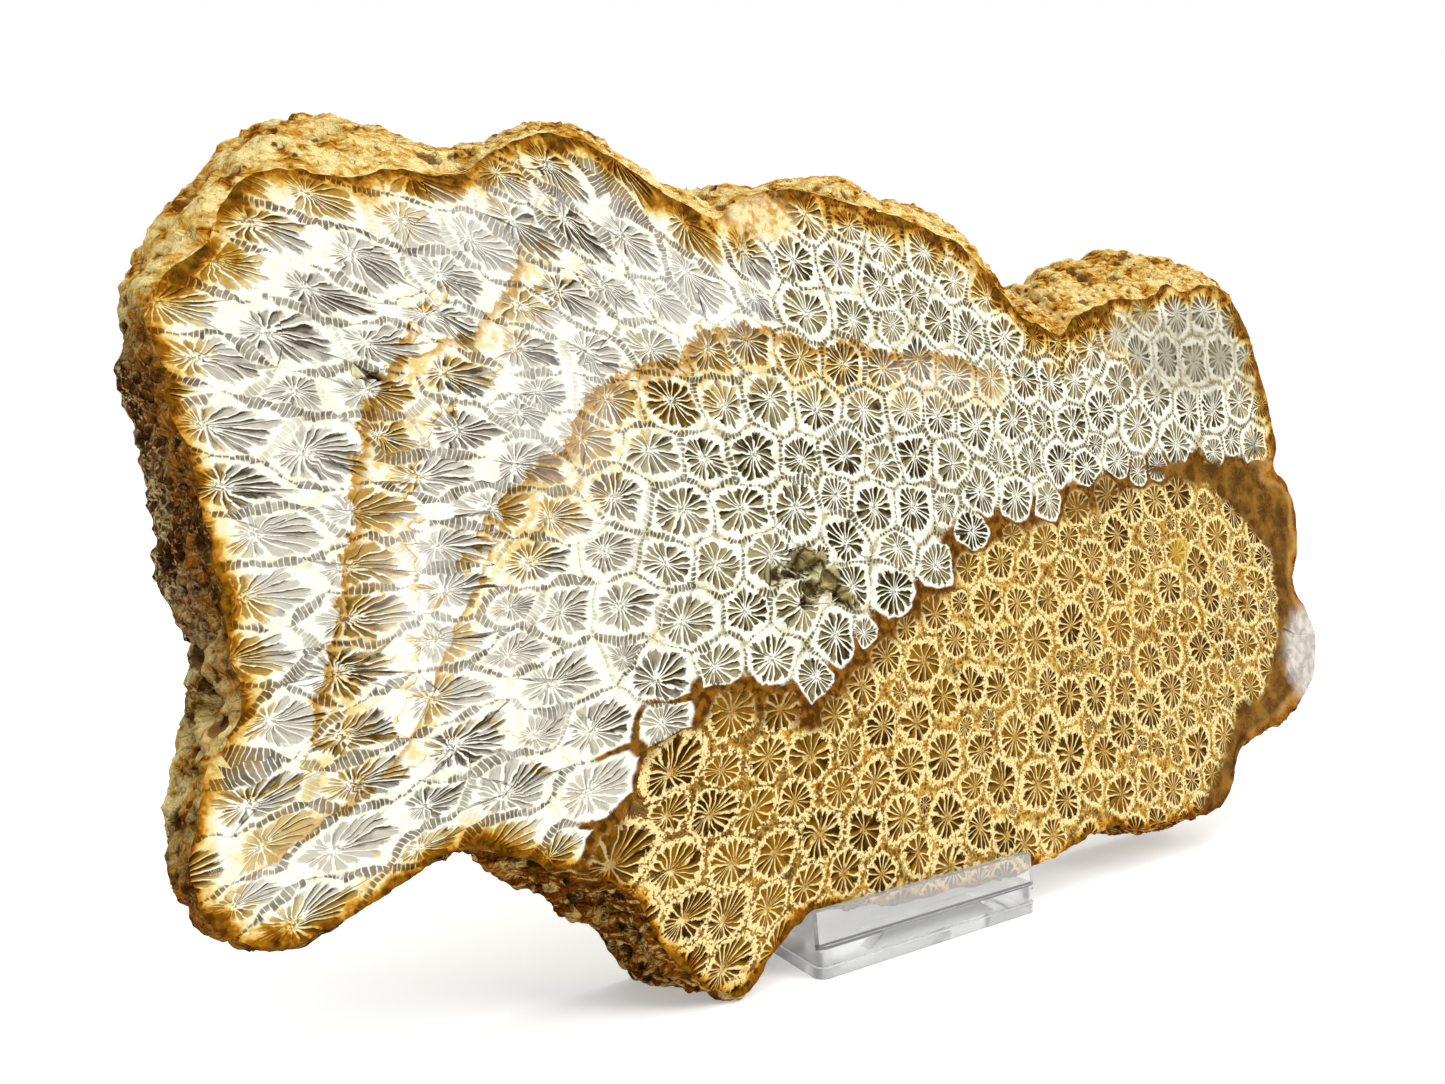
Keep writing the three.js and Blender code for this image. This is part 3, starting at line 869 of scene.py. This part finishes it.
sawn = {
    "noises": ((0.5, 3), (2.2, 2), (1.4, 3), (3.1, 3), (5, 3), (13, 2)),  # mm and detail, fine to broad
    "roughness": 0.5,
    "shine": 0.02,
    "relief": 0.00018,  # m that the petals lie under the wall
    "beadPitch": (0.78, 0.70),  # mm between the dark beads of a seam, on round and on drawn out corallites
    "lightFrom": (-0.5, 0.85),  # painted shade: the petals are taken as a little sunk, and painted darker along the side nearer this way
    "offCentre": 0.32,  # drawn out corallites open towards the colony's heart
    "wall": tone(248, 245, 230),
    "wallShade": tone(204, 198, 184),
    "seamTint": tone(194, 184, 142),
    "between": (tone(164, 154, 116), tone(220, 214, 190)),
    # petal pairs: light and dark tones, mixed by painted shade and by tones that differ at random
    "petal": (tone(162, 150, 108), tone(42, 32, 5)),
    "longPetal": (tone(196, 190, 176), tone(60, 51, 32)),
    "calm": (tone(126, 116, 84), tone(178, 172, 152)),
    "bead": (tone(150, 142, 110), tone(56, 48, 22)),
    "longBead": (tone(172, 166, 152), tone(70, 62, 46)),
    # stained petals: light and dark tones, also mixed by the petals' painted shade
    "palePetal": (tone(216, 194, 138), tone(92, 68, 20)),
    "stainedPetal": (tone(176, 138, 62), tone(58, 38, 2)),
    "stainedWall": (tone(246, 232, 186), tone(226, 190, 112)),
    "bandCore": tone(202, 160, 78),
    "ring": (tone(238, 216, 154), tone(190, 148, 66)),
    # the tan petals' light and dark tones, mixed by painted shade and by tones that differ at random
    "tanPetal": (tone(142, 99, 18), tone(50, 27, 0)),
    "tanCentre": tone(190, 156, 84),
    "fill": (tone(216, 184, 106), tone(178, 124, 26), tone(104, 60, 4), tone(146, 118, 50)),
    "border": (tone(76, 42, 2), tone(134, 86, 16)),
    "browned": (tone(82, 48, 0), tone(140, 98, 30), tone(186, 140, 72)),
    "rimStain": (tone(72, 40, 1), tone(136, 94, 14)),
    "rimTint": (tone(238, 212, 146), tone(196, 146, 56)),
    "chipped": (tone(244, 222, 166), tone(206, 156, 80)),
    "glassy": (tone(182, 172, 166), tone(216, 208, 198)),
    "yellow": tone(200, 156, 40),
    # painted shade for the small unmodelled pit
    "smallPitShade": tone(46, 30, 10),
    # the vug: the painted shadow of its crevices and deep parts, then the gold and white of its blocks
    "vug": (tone(84, 64, 16), tone(230, 214, 150), tone(255, 250, 216)),
    "greyVeil": tone(206, 203, 194),
    "paleVeil": tone(250, 249, 246),
}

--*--

▸ GIVEN PROBLEM: Give an exact copy of all the data shown above.

▸ FULL ANSWER:
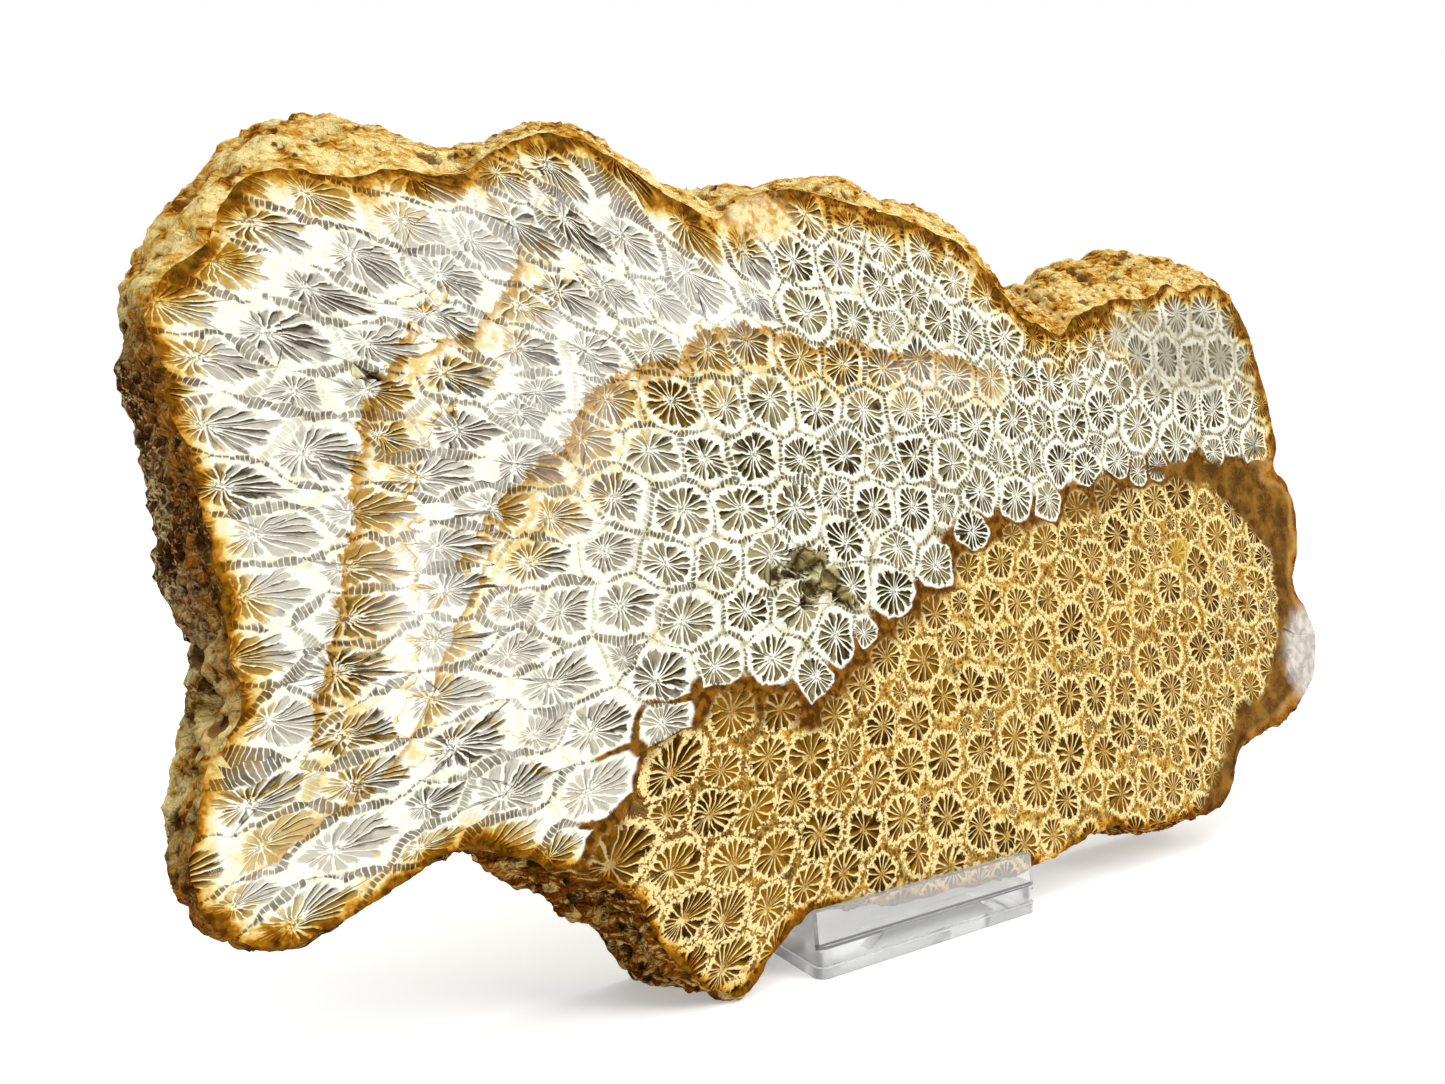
Keep writing the three.js and Blender code for this image. This is part 3, starting at line 869 of scene.py. This part finishes it.
sawn = {
    "noises": ((0.5, 3), (2.2, 2), (1.4, 3), (3.1, 3), (5, 3), (13, 2)),  # mm and detail, fine to broad
    "roughness": 0.5,
    "shine": 0.02,
    "relief": 0.00018,  # m that the petals lie under the wall
    "beadPitch": (0.78, 0.70),  # mm between the dark beads of a seam, on round and on drawn out corallites
    "lightFrom": (-0.5, 0.85),  # painted shade: the petals are taken as a little sunk, and painted darker along the side nearer this way
    "offCentre": 0.32,  # drawn out corallites open towards the colony's heart
    "wall": tone(248, 245, 230),
    "wallShade": tone(204, 198, 184),
    "seamTint": tone(194, 184, 142),
    "between": (tone(164, 154, 116), tone(220, 214, 190)),
    # petal pairs: light and dark tones, mixed by painted shade and by tones that differ at random
    "petal": (tone(162, 150, 108), tone(42, 32, 5)),
    "longPetal": (tone(196, 190, 176), tone(60, 51, 32)),
    "calm": (tone(126, 116, 84), tone(178, 172, 152)),
    "bead": (tone(150, 142, 110), tone(56, 48, 22)),
    "longBead": (tone(172, 166, 152), tone(70, 62, 46)),
    # stained petals: light and dark tones, also mixed by the petals' painted shade
    "palePetal": (tone(216, 194, 138), tone(92, 68, 20)),
    "stainedPetal": (tone(176, 138, 62), tone(58, 38, 2)),
    "stainedWall": (tone(246, 232, 186), tone(226, 190, 112)),
    "bandCore": tone(202, 160, 78),
    "ring": (tone(238, 216, 154), tone(190, 148, 66)),
    # the tan petals' light and dark tones, mixed by painted shade and by tones that differ at random
    "tanPetal": (tone(142, 99, 18), tone(50, 27, 0)),
    "tanCentre": tone(190, 156, 84),
    "fill": (tone(216, 184, 106), tone(178, 124, 26), tone(104, 60, 4), tone(146, 118, 50)),
    "border": (tone(76, 42, 2), tone(134, 86, 16)),
    "browned": (tone(82, 48, 0), tone(140, 98, 30), tone(186, 140, 72)),
    "rimStain": (tone(72, 40, 1), tone(136, 94, 14)),
    "rimTint": (tone(238, 212, 146), tone(196, 146, 56)),
    "chipped": (tone(244, 222, 166), tone(206, 156, 80)),
    "glassy": (tone(182, 172, 166), tone(216, 208, 198)),
    "yellow": tone(200, 156, 40),
    # painted shade for the small unmodelled pit
    "smallPitShade": tone(46, 30, 10),
    # the vug: the painted shadow of its crevices and deep parts, then the gold and white of its blocks
    "vug": (tone(84, 64, 16), tone(230, 214, 150), tone(255, 250, 216)),
    "greyVeil": tone(206, 203, 194),
    "paleVeil": tone(250, 249, 246),
}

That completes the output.